After finding the cache of gold coins, which were probably minted during the period of 610 and 613, archaeologists were convinced the Givati parking lot had more buried underneath. They were right, of course, and their determination led them to discover this beautifully preserved gold earring, which they say dates back to the Ancient Greeks. The earring was not the only piece of important jewelry discovered, as scientists also found a copper ring bearing the Resurrection scene. But the most earth-shattering find was yet to come.
While not made of gold, the most significant recent find from the Givati parking lot is something that connects not only the City of David to the Bible but also gives more import to an often-overlooked King of Israel. Scientists uncovered a 2,500-years-old seal or bulla that bears the inscription “l’Natan-Melech Eved haMelech,” which translated to English means, “to Natan-Melech, the king’s servant." And who was the "King" that the seal mentioned, and why is he important?
The man mentioned on the seal is also mentioned in the Bible in the Second Book of Kings (2 Kings 23:11).

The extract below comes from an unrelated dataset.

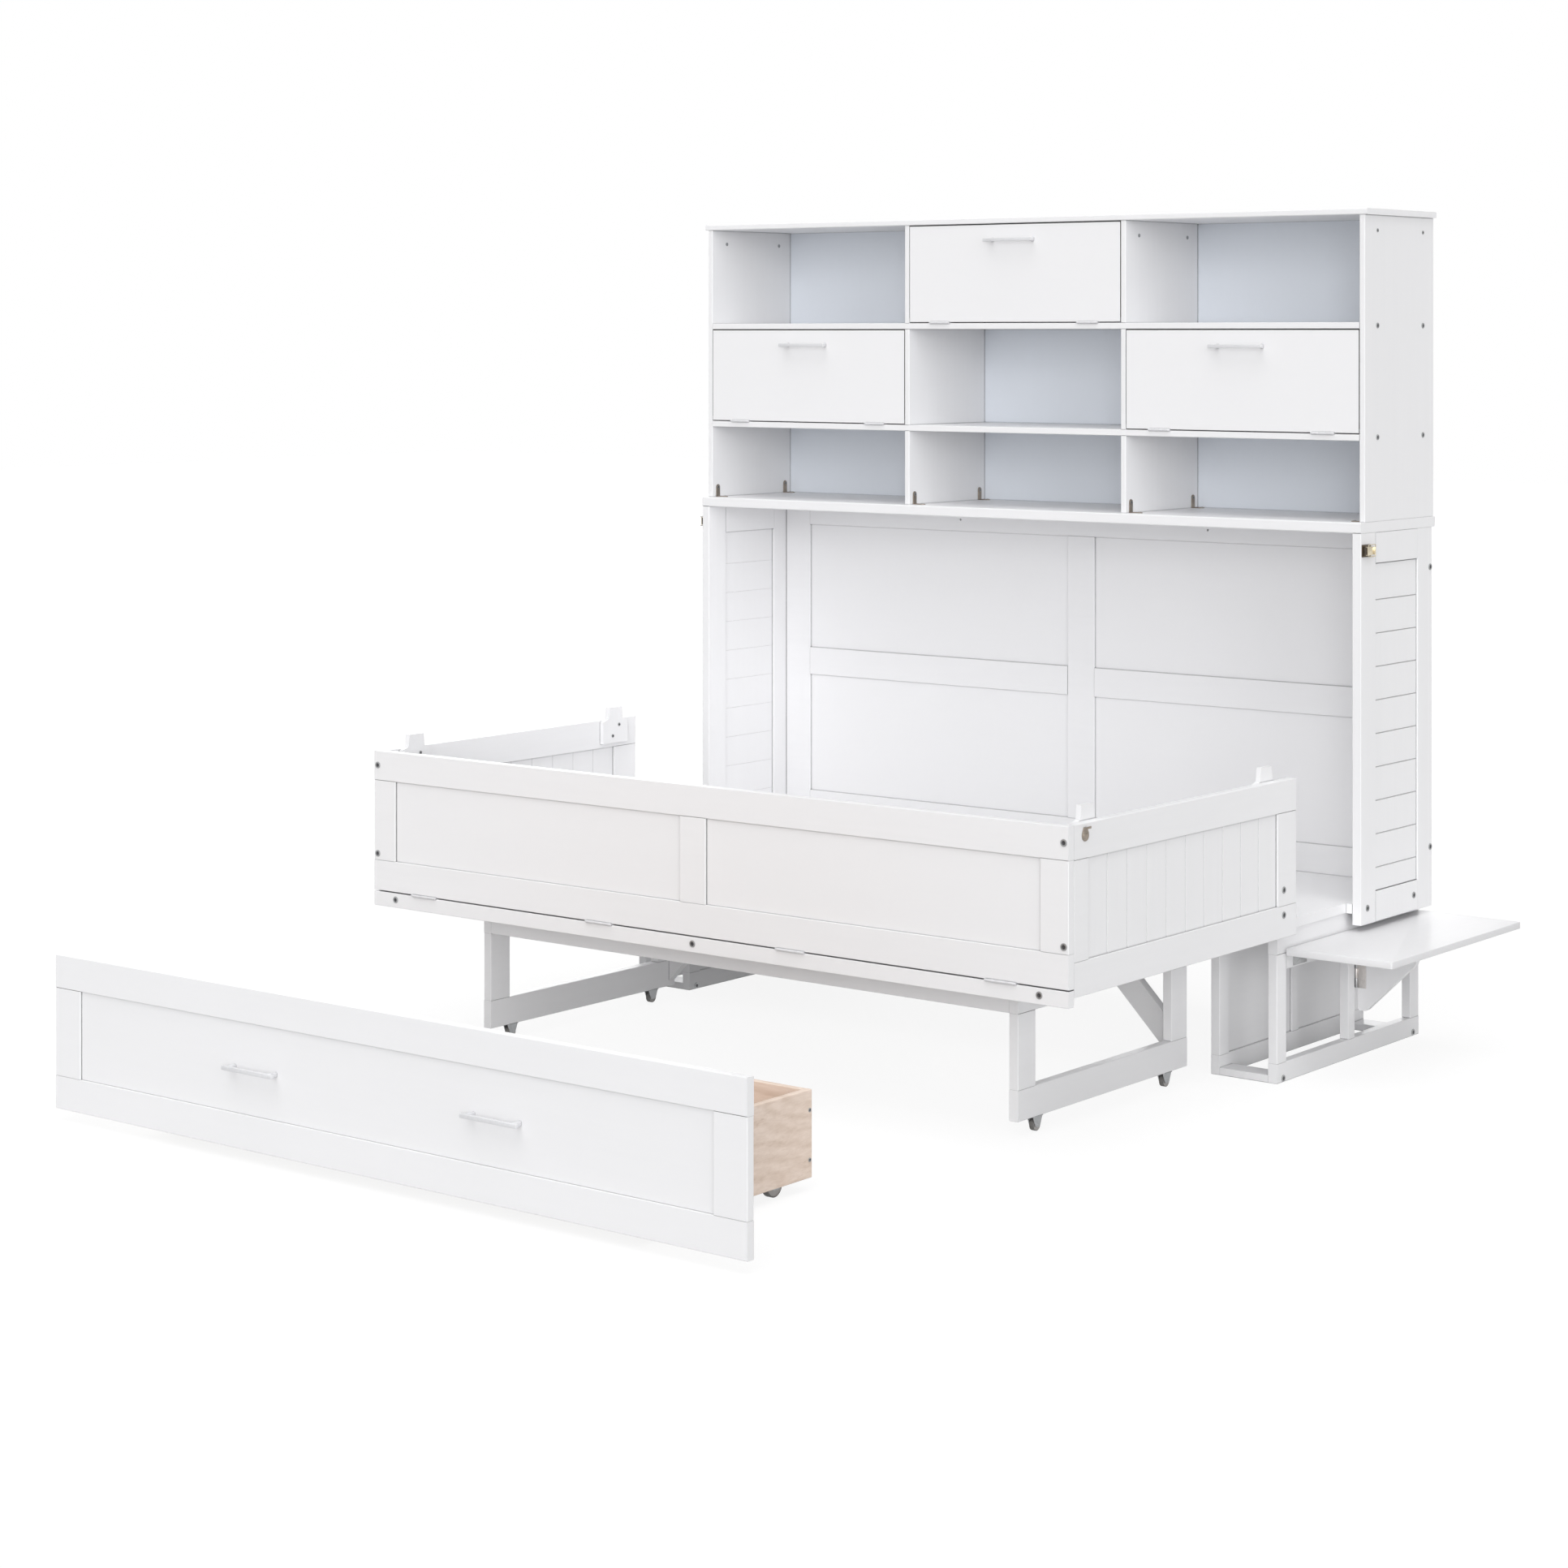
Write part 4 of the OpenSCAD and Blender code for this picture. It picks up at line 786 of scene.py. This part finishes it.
def pine_group():
    """Bare pine: growth rings cut lengthwise, fine fibres, short dashes and a few knots."""
    inputs = {
        "Early wood": (0.7, 0.6, 0.5, 1.0),
        "Late wood": (0.5, 0.4, 0.3, 1.0),
        "Along": (1.0, 1.0, 1.0),
        "Contrast": 0.6,
    }
    group, start, end = new_group("Pine grain", inputs)
    where, stretched = places(group, start)
    warp = noise(group, stretched, 5.0, 3.0, output="Color")
    bent = vectors(group, "MULTIPLY_ADD", warp, (0.16, 0.16, 0.16), stretched)[0]
    rings = new_node(
        group,
        "TexWave",
        {"Vector": bent, "Scale": 15.0, "Distortion": 2.6, "Detail": 2.0},
        wave_type="BANDS",
        bands_direction="DIAGONAL",
        wave_profile="SIN",
    )
    knot = new_node(group, "TexVoronoi", {"Vector": where, "Scale": 3.4})
    fibre = noise(group, stretched, 140.0, 4.0, 0.6)
    dash = noise(group, stretched, 46.0, 5.0, 0.72)
    band = spread(group, rings.outputs["Fac"], 0.35, 1.0, 0.0, 1.0)
    band = times(group, band, start["Contrast"])
    threads = spread(group, fibre, 0.35, 0.7, 0.0, 0.40)
    knots = spread(group, knot.outputs["Distance"], 0.02, 0.075, 0.75, 0.0)
    dashes = spread(group, dash, 0.56, 0.70, 0.0, 0.45)
    total = added(group, added(group, band, threads), added(group, knots, dashes))
    share = new_node(group, "Clamp", {"Value": total}).outputs[0]
    colour = mixed(group, share, start["Early wood"], start["Late wood"])
    rough = spread(group, share, 0.0, 1.0, 0.62, 0.50)
    height = added(group, fibre, times(group, share, -0.3))
    fill(end, {"Colour": colour, "Roughness": rough, "Height": height})
    return group


def metal_group():
    """Plated metal: cloudy plating, fine brushing and small scratches."""
    inputs = {"Colour": (0.6, 0.6, 0.6, 1.0), "Tarnish": 0.3, "Roughness": 0.3}
    group, start, end = new_group("Plating", inputs)
    where = object_place(group)
    cloud = noise(group, where, 120.0, 4.0)
    streak = noise(group, where, 1400.0, 2.0)
    dark = darker(group, start["Colour"], 0.55)
    share = times(group, spread(group, cloud, 0.35, 0.7, 0.0, 1.0), start["Tarnish"])
    colour = mixed(group, share, start["Colour"], dark)
    rough = added(group, start["Roughness"], spread(group, streak, 0.3, 0.7, -0.06, 0.09))
    rough = added(group, rough, times(group, share, 0.15))
    fill(end, {"Colour": colour, "Roughness": rough, "Height": streak})
    return group


GROUPS = {}


def place_group(tree, make, values):
    """Puts a shared group into a material. It is made for the first material that needs it."""
    if make not in GROUPS:
        GROUPS[make] = make()
    return new_node(tree, "Group", values, node_tree=GROUPS[make]).outputs


# ---- materials

# The grain runs along the axis on which this vector is small
LONG_X = (0.06, 1.0, 1.0)
LONG_Y = (1.0, 0.06, 1.0)
LONG_Z = (1.0, 1.0, 0.06)
# The box's front and back run along x and its sides along y
PINE_ALONG = (0.09, 0.26, 1.0)
WHITE = (1.0, 1.0, 1.0, 1.0)
# What dust adds to the colour of plastic and rubber
DUST = (0.16, 0.155, 0.145)


def principled(name):
    material = bpy.data.materials.new(name)
    material.use_nodes = True
    return material, material.node_tree, material.node_tree.nodes["Principled BSDF"]


def bump_from(tree, height, distance, strength, **normal):
    values = {"Height": height, "Distance": distance, "Strength": strength}
    return new_node(tree, "Bump", {**values, **normal}).outputs["Normal"]


def rgba(colour):
    """A colour without alpha as an opaque one, kept below white."""
    return tuple(min(1.0, part) for part in colour) + (1.0,)


def lighter(colour, factor):
    return rgba([part * factor for part in colour])


def finished(name, make, values, wear, rubbed, bump):
    """A material made from one finish group, with its edges rubbed to another colour.

    wear is the radius and the amount of the rubbing, bump its distance and its strength.
    """
    material, tree, shader = principled(name)
    skin = place_group(tree, make, values)
    edge = place_group(tree, edge_group, {"Radius": wear[0], "Amount": wear[1]})
    tone = mixed(tree, edge["Mask"], skin["Colour"], rubbed)
    normal = bump_from(tree, skin["Height"], *bump, Normal=edge["Normal"])
    fill(shader, {"Base Color": tone, "Roughness": skin["Roughness"], "Normal": normal})
    return material, tree, shader, tone


def lacquer(name, colour, along, grain=0.5, cloud=0.03, seams=0.84, shine=0.42):
    """Lacquer whose grain runs along one axis: the vector is small on that axis.

    seams sets how strongly painted shade darkens gaps and inner corners, from 0.5 to 1, and
    shine how much the lacquer reflects.
    """
    finish = bpy.context.scene.wall_bed_finish
    film = {"Colour": rgba(colour), "Cloudiness": cloud, "Grain": grain, "Along": along}
    rubbed = rgba((colour[0] * 1.08, colour[1] * 1.08, colour[2] * 1.07))
    wear = (finish.rounding, 0.2)
    material, tree, shader, tone = finished(
        name, lacquer_group, film, wear, rubbed, (0.0004, 0.35)
    )
    # Painted shade: an occlusion mask darkens gaps, seams and inner corners towards the seam colour
    crevice = place_group(tree, painted_crevice_shade_group, {"Depth": finish.crevice, "Open": seams})
    shaded = mixed(tree, crevice["Mask"], tone, rgba(finish.painted_seam_shade))
    coat = {"Coat Weight": 0.2 * shine, "Coat Roughness": 0.23}
    fill(shader, {"Base Color": shaded, "Specular IOR Level": shine, **coat})
    return material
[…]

He is believed to have served King Josiah, a King of Judah who was important in the transformation of Judaism to a monotheistic religion that was not based on Paganism or idolatry. Josiah was praised in his lifetime as an important reformer of the Jewish faith, although he is sometimes overlooked in history.
What were the most surprising facts about the Givati site? Did you know anything about this ancient archaeological site? Let us know what you think in the comments section below. The Givati Parking Lot will always serve as a reminder of how close we are to our past, directly on top of it, in some cases. The treasures hidden beneath the ground of the site have revealed things previously unknown about Jerusalem, Judaism, the Byzantine empire as well as the ancient Greeks. While it sits on a politically contested land, the site and the City of David can also serve as reminders of how we are all intertwined into each other's history.